### R script for the hands-on examples
### Week 7


## The `apply()` Function ------------------------------------------------------------

## 1. Import the gene expression data file "read-counts.csv" into RStudio
##    and name it as `counts`.


## 2. Calculate following metrics for each row (genes) and
##    column (samples) using the `apply()` function:
##    - Mean (`mean()`)
##    - Variance (`var()`)
##    - Minimum and maximum (`min()`, `max()` or use `range()`)
## What is the expected length or dimension of the outputs?
## Attention: exclude the 1st column for the calculation.


## The `lapply()` Function ------------------------------------------------------------

### Check GC Content ------------------------------------------------------------

## The GC content is the percentage of guanine (G) and cytosine (C) in a DNA or RNA sequence.
## This measure is one of the metrics which can be used in the sequencing quality control
## (e.g., detects contamination).

## Here we will use a small example to see how this metric is calculated.

# Generate a list of DNA sequences
dna_sequences <- list(
  seq1 = "ATGCGTAGCTAGGCTATCCGA",
  seq2 = "CGCGTTAGGCAAGTGTTACG",
  seq3 = "GGTACGATCGATGCGCGTAA",
  seq4 = "TTTAAACCCGGGATATAAAA"
)
dna_sequences[["seq1"]] # the 1st DNA sequence


## 1. Split the 1st DNA sequence into individual bases using the function `strsplit()`. (See `?strsplit`)
seq1 <- strsplit(dna_sequences[["seq1"]], split = "")
seq1

## 2. Convert the results of split to a vector.


## 3. Count the number of G and C bases among all bases.


## 4. Calculate the percentage of GC in the whole sequence.


## 5. Write a function which take one sequence as input to calculate the GC content.
##    Test your function on the 1st sequence of the list.


## 6. Use `lapply()` or `sapply()` to apply the created function to the list of sequences.

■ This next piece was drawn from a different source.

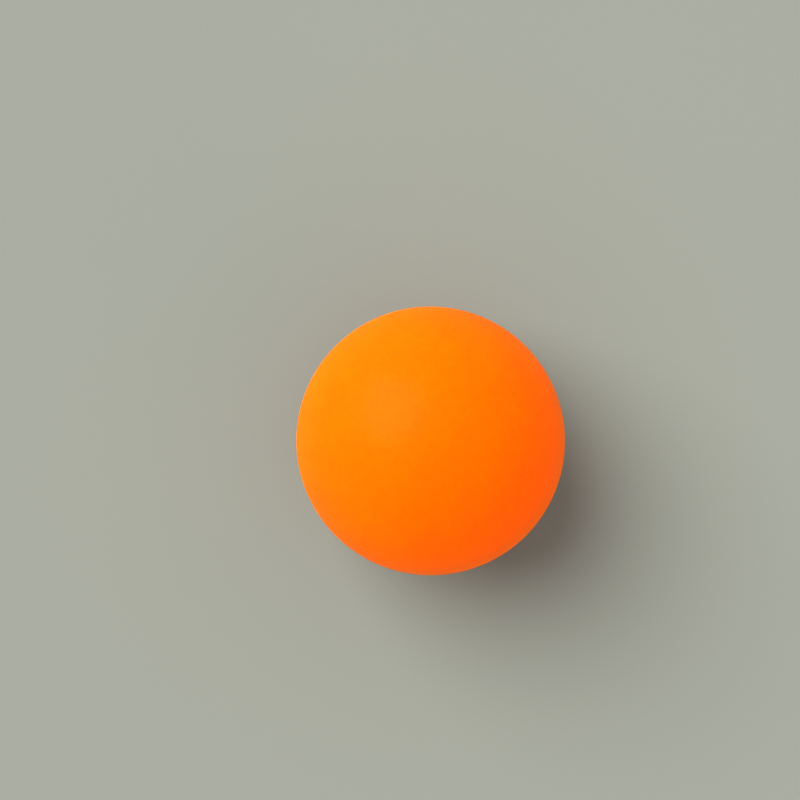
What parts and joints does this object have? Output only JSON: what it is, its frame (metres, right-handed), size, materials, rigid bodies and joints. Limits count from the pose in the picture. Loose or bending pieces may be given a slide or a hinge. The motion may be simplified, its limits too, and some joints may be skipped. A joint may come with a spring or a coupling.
{
  "type": "table tennis ball",
  "caption": "Hollow orange plastic ball for table tennis, made of half shells with a lap joint cemented at the equator.",
  "frame": {"origin": "the ball's centre, which lies in the seam plane and is the middle of the bounding box", "axes": "+Z is the polar axis, at right angles to the seam plane, towards the half shell with the outer lip; X and Y lie in the seam plane, and the ball is the same all round them"},
  "size_m": [0.04, 0.04, 0.04],
  "materials": {
    "orange_shell": "tumbled matte, slightly translucent, thin-walled ABS-type thermoplastic",
    "seam_cement": "shell plastic dissolved in solvent and set hard, sanded flush outside, glossy bead inside"
  },
  "bodies": {
    "root": {"upper_half_shell": "orange_shell", "lower_half_shell": "orange_shell", "seam_cement": "seam_cement"}
  },
  "joints": []
}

### Automate Tasks for a List of Genes ------------------------------------------------------------

## Based on differential gene expression analysis (SET1 *vs.* WT) results,
## draw the boxplot of for the top 3 genes with the smallest adjusted p-value,
## add individual data points on the boxplot and
## show p-value above the boxes with horizontal bar
## (with the help of the ggsignif pacakge).


## 1. Import the differential gene expression analysis (SET1 *vs.* WT) results file "toy_DEanalysis.csv"
##    into RStudio and name it as `de_res`.

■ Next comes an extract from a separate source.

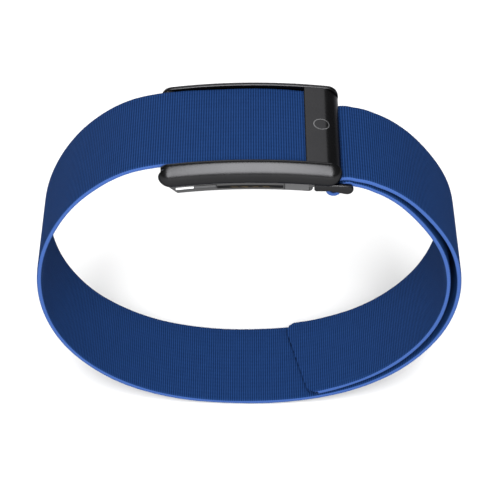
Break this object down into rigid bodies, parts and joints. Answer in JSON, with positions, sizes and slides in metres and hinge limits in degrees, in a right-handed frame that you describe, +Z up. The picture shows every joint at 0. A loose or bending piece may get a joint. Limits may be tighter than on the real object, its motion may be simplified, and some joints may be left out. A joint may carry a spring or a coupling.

## 2. Extract the genes of interest, i.e., 3 genes with the smallest adjusted p-value.


## 3. Based on the `counts` data, build data frame for the *LOH1* gene for the boxplot.
## This data frame should contain:
##   - a column of counts for SET1 and WT samples,
##   - and a column for corresponding the sample group.
## Attention: In order to avoid hardcoding the gene name or sample name,
##            use a variable instead.


## 4. Draw boxplot and show the individual data points on the same figure.

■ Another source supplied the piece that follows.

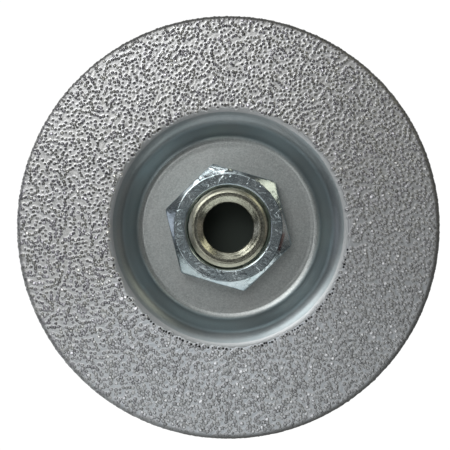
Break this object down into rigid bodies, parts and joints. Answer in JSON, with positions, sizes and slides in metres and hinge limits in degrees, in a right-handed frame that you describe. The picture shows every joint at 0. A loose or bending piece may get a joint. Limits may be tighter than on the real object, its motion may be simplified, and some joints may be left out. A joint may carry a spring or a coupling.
{
  "type": "diamond grinding wheel",
  "caption": "Round depressed-centre grinding wheel with a brazed diamond grit face, clamped by a hexagonal lock nut to a flanged hub with a threaded spindle hole.",
  "frame": {"origin": "centre of the hub's rear seating face, which is also the lowest point of the wheel and the centre of its bounding box's base", "axes": "+Z along the spin axis, from the rear seating face towards the abrasive face; X and Y lie in the plane of the disc, and the wheel is round about Z apart from the nut's hexagon, which has a corner 44.2 degrees from +X towards +Y"},
  "size_m": [0.115, 0.115, 0.0157],
  "materials": {
    "core_silver_paint": "satin metallic silver paint over pressed steel",
    "brazed_diamond": "rough silver nickel braze with protruding diamond grit",
    "hub_nickel_plate": "turned steel with bright, slightly warm nickel plating",
    "nut_zinc_plate": "bright blue-white zinc plating with small handling dents"
  },
  "bodies": {
    "hub": {"flanged_hub": "hub_nickel_plate"},
    "wheel": {"wheel_core": "core_silver_paint", "diamond_layer": "brazed_diamond"},
    "nut": {"lock_nut": "nut_zinc_plate"}
  },
  "joints": [
    {"name": "wheel_lift", "type": "slide", "parent": "hub", "child": "wheel", "axis": [0, 0, 1], "range_m": [0, 0.006]},
    {"name": "nut_turn", "type": "hinge", "parent": "wheel", "child": "nut", "pos_m": [0, 0, 0.0072], "axis": [0, 0, 1], "range_deg": [0, 1440]}
  ],
  "couplings": [
    {"joint": "nut_turn", "follows": "wheel_lift", "rad_per_m": 4188.8}
  ]
}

## 5. Add p-value with a horizontal bar on the figure:
##   - install the [`ggsignif`](https://const-ae.github.io/ggsignif/) package,
##   - use the function `geom_signif()` to add a layer to show p-value on the figure.
## Check the documentation of `geom_signif()`, what do we need to add p-value?


## 6. Generalise previous steps with a function which take the name of gene as input.
##    Test the function with another gene.


## 7. Apply the function to the targeted genes.